You described some of the things yoga gives you that were similar or in alignment with other movement practices you've had in the past. What does yoga offer you that stands out as very different from those things?

JULE

What I like is that it is so simple, in a way. It feels a bit like archetypes. With my artwork, I think a lot about old stuff and tradition: transmitted wisdom or knowledge, like old masters' recipes or alchemy. Doing a tree with your body feels truly connected. I feel like having this awareness of your space and boundaries is so emotional and old, and that clicked on a mental level.
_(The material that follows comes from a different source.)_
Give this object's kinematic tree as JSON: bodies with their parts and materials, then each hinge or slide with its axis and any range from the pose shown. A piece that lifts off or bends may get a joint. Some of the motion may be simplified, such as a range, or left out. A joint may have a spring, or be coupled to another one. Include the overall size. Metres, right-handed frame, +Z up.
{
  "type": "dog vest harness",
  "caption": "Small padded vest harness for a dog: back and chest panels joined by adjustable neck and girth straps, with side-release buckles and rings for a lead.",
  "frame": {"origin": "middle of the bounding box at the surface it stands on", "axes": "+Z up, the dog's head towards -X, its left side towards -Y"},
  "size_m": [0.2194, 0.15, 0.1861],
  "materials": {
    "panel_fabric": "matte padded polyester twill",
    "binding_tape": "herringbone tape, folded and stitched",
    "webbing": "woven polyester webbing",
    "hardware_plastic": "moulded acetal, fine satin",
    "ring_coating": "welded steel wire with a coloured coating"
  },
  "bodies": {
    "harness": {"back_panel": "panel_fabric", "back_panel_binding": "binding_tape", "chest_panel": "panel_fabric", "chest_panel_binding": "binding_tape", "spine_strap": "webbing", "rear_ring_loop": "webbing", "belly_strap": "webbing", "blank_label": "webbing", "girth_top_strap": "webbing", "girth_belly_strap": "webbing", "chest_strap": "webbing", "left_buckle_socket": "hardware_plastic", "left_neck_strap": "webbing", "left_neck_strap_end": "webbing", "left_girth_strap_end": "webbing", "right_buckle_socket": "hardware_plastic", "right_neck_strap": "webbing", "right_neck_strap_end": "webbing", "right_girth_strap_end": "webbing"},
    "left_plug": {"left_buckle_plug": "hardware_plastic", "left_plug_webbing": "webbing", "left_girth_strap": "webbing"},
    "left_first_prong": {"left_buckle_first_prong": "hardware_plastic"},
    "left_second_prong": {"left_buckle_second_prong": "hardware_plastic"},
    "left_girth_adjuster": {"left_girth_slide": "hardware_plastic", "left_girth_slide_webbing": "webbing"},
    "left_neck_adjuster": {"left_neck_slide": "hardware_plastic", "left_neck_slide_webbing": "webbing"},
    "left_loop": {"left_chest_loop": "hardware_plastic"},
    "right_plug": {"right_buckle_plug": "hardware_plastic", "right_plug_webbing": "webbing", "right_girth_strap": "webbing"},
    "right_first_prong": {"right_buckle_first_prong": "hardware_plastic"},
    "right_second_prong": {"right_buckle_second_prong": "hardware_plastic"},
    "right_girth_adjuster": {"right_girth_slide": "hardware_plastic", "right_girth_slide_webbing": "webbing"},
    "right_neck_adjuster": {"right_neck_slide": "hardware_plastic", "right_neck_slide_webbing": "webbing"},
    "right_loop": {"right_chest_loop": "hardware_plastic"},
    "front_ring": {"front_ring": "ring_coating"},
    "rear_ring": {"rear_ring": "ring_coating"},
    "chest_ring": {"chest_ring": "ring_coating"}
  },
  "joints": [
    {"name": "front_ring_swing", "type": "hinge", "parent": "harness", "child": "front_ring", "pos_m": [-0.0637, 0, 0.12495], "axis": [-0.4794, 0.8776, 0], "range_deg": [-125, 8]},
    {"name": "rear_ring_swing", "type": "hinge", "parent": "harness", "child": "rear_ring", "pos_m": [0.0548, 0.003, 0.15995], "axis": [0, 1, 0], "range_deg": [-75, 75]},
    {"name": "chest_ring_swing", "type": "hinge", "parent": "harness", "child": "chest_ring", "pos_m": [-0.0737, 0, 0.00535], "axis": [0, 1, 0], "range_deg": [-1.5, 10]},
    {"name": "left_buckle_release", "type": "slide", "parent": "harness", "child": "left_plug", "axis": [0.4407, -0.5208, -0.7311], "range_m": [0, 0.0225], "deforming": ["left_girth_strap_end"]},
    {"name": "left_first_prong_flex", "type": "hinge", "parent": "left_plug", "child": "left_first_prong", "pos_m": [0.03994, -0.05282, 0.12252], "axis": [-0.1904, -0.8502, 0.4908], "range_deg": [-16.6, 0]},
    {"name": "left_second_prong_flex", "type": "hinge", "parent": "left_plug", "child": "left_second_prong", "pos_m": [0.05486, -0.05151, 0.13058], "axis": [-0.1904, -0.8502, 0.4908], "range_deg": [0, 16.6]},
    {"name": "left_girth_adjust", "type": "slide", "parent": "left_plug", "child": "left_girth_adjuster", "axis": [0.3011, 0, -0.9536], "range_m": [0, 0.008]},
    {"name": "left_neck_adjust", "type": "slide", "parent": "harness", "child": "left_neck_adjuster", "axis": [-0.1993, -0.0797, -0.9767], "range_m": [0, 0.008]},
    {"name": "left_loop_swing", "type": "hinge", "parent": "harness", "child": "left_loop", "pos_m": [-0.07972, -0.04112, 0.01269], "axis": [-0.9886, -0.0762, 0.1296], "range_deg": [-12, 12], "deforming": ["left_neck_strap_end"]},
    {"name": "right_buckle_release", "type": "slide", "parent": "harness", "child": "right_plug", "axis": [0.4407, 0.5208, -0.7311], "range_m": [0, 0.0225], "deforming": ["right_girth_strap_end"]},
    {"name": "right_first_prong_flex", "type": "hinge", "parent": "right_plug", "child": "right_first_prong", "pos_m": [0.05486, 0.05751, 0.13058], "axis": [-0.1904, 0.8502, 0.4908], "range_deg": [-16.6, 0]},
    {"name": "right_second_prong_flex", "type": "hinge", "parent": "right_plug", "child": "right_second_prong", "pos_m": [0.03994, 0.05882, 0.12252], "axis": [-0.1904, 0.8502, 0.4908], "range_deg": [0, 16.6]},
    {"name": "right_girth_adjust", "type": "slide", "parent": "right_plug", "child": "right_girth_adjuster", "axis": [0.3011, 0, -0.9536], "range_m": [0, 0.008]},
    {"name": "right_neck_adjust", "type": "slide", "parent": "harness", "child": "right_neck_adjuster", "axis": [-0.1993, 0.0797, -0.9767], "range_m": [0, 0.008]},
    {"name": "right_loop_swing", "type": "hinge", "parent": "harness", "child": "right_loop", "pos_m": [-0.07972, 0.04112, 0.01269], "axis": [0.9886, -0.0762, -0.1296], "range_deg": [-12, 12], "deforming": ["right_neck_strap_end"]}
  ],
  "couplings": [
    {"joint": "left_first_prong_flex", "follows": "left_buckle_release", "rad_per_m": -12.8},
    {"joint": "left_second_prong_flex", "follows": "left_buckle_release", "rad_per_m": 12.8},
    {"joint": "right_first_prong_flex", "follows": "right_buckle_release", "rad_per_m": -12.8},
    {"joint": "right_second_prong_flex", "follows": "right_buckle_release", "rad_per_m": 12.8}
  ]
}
I can't really describe it, but it's a sense of interconnectedness across time. That's on a parallel track with painting.

With painting, I feel like I have to go through so much study, and I feel like you have to know about the tradition when engaging with such a traditional medium. Yoga became such a tool because there's this interconnected experience with my painting practice. With each practice, I have my individual flow.

For me, it's about the figure and its movements, which is why I enjoy yoga classes. I don't know if you've heard, but ancient dancing supposedly comes from aligning the body with the stars. Maybe that's going too far, but these universal languages are always things that trigger me beyond the physical movement.

MARTIN

You mentioned you mainly work with an app. Are there any other specific yoga props you use and recommend?

JULE

I have a Manduka mat. It is so soft and has a certain amount of stickiness that makes it great to work with and move on compared to other mats. It's a similar thing with painting materials: If you have good stuff, you can do so much better.

I thought I could save money on yoga blocks by using my books instead (I'm from abroad and conscious about accumulating things.) My studio is already very crowded, and I like to keep it minimal at home, so I don't always invest much in my belongings. I have a friend who is very much into yoga, and I told her how I love the half-moon pose, and that I tried to do the crow but couldn't. Of course, she was like, "Well, well, well, if you had the right blocks, that would help you. You should consider." I checked them out, but ended up not buying them – it simply seemed like too much stuff. Then she gave them to me for my birthday! It was a real game-changer.

MARTIN

We all have those elusive movements that are hard, but I hope it comes! My last question is: Do you have any hopes for your practice, anything you'd like to achieve?

JULE

Yeah, I want to do this damn crow pose [laughs]. I tell myself it's about the flow because otherwise, I know I won’t ever do it. I can’t get too ambitious. I'm always a little bit aware of getting ahead of what you are actually able to do. But I really want to do the crow. I want to do the full wheel [pose]. I want to do the freestanding handstand on my mat.

But this idea of being flexible and grounded – I hope to push that until I'm 100 years old. It’s the same with painting. I felt like they have this dialectic, right? In full flow or balance. I discovered over the past few years that I feel that this tension can go on forever. I don't really have the words for it. It's access to a universal language. It’s like how nature speaks to us.

All my influences, all my studies, all my life experiences are merging into one through harmony and observation of natural shapes and organic movements. And what I experienced in painting is how it evolves so organically. It's an interesting place to be. Both painting and yoga are these traditions. I'm really interested in that.